Deformation history and characteristics of the Ilgwang Fault in Southeast Korea

Abstract

The NNE-SSW trending Ilgwang Fault is one of the major structural features in Southeast Korea. It is a high angle, right-lateral strike-slip fault with a displacement of about 1.2 km. The basement around the fault consists of Cretaceous sedimentary and volcanic rocks with younger igneous intrusions, forms part of the Gyeongsang Basin. The fault has not been studied thoroughly due to poor exposures along the fault; however, it is important to understand the characteristics of the Ilgwang Fault, as it is located near nuclear facilities and large cities with tall buildings.
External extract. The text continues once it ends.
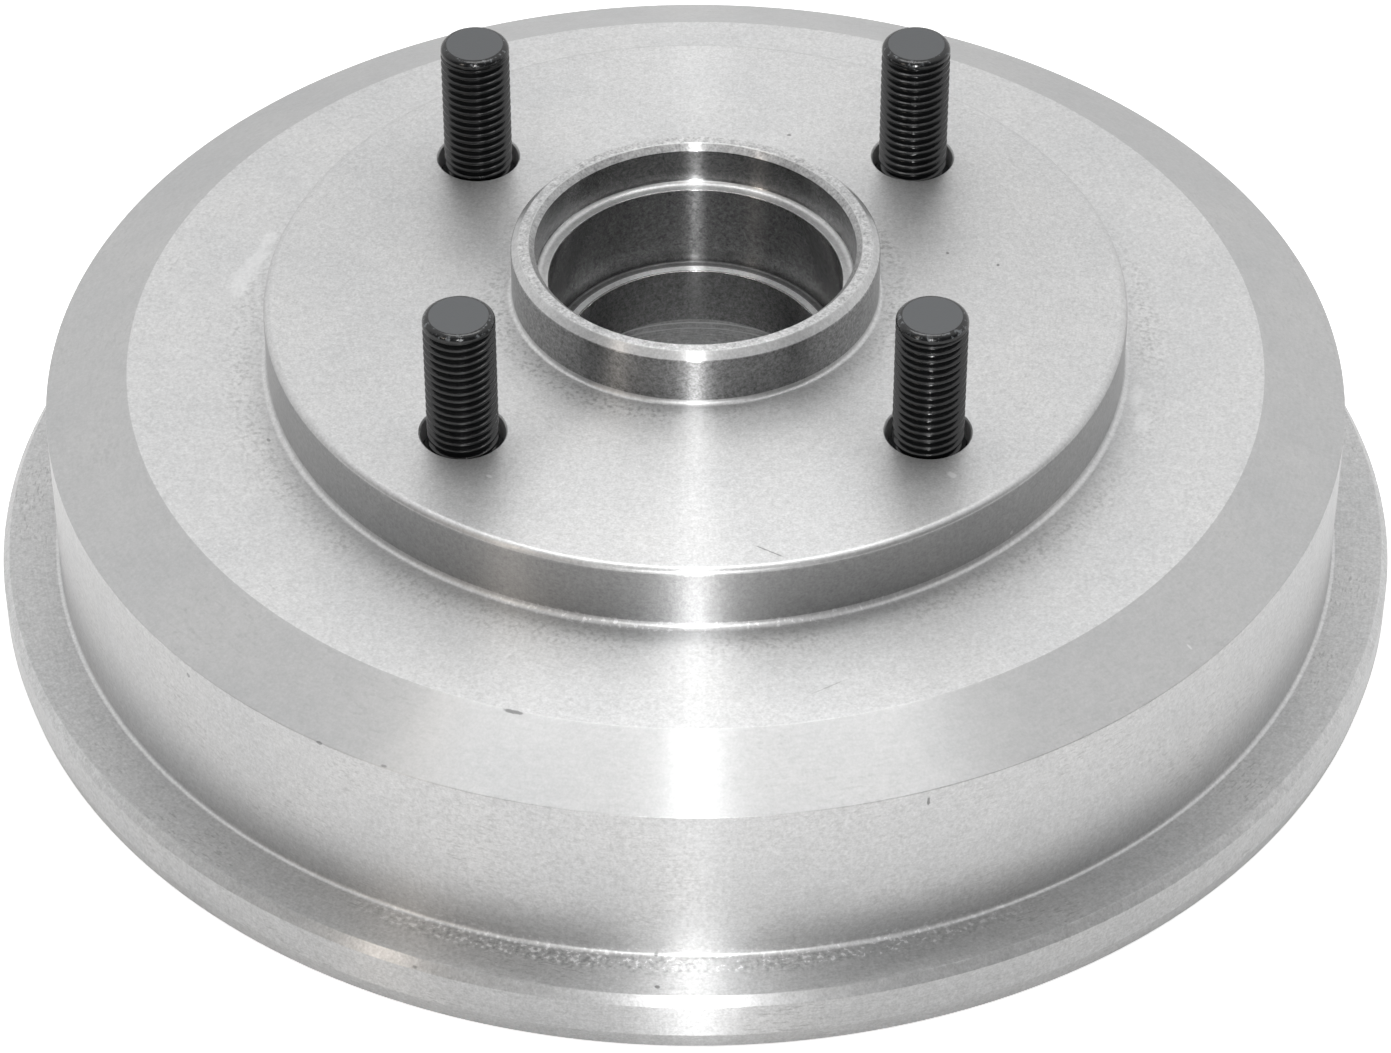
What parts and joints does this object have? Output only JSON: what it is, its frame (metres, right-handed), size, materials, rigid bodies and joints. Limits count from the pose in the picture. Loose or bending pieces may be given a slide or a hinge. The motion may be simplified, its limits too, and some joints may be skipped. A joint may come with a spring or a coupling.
{
  "type": "brake drum",
  "caption": "Round iron brake drum with the wheel hub cast in one piece: flanged open rim, raised wheel face with a collar and a stepped bore, and threaded wheel studs.",
  "frame": {"origin": "centre of the open rim's plane, on the drum's axis", "axes": "+Z along the drum's axis towards the wheel face; the studs stand at 45, 135, 225 and 315 degrees from +X"},
  "size_m": [0.243, 0.243, 0.083],
  "materials": {
    "turned_iron": "turned and blasted bare iron, satin",
    "stud_steel": "black phosphate, lightly oiled"
  },
  "bodies": {
    "root": {"drum": "turned_iron", "wheel_stud_1": "stud_steel", "wheel_stud_2": "stud_steel", "wheel_stud_3": "stud_steel", "wheel_stud_4": "stud_steel"}
  },
  "joints": []
}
In this study, we investigated exposures in new road-cut sections along the Busan–Ulsan Highway. The structural patterns analyzed show wide deformation zones and may indicate various multi-deformation events including reactivation of pre-existing faults. Based on kinematic analysis of faults, joints, and dykes, the deformation history of the study area includes the following phenomena: 1) E-W trend reverse faulting with the intrusion of N-S trending acidic dykes; 2) NNE-SSW trend reverse faulting and folding; 3) ENE-WSW trend left-lateral faulting and NNESSW trend right-lateral faulting with the intrusion of NE-SW trending intermediate dykes; 4) E-W trend normal faulting; 5) N-S or NNE-SSW trend reverse faulting; and 6) NNW-SSE trend reverse faulting and reactivation of pre-existing normal faults. The angular change of the structural elements (e.g., beddings) is used here as an indicator of deformation intensity across the fault. The analysis shows that the deformation zone across the Ilgwang Fault spans about 200 m in volcanic rocks and 1 km in sedimentary rocks, indicating that the deformation is strongly localized in volcanic rocks and more diffused in sedimentary rocks. Numerical modeling supports the conclusion that sedimentary substrate has a wider deformation zone than do massive granitic or volcanic rocks, suggesting that material properties are one of the main factors controlling concentration of stress and possible resultant damage.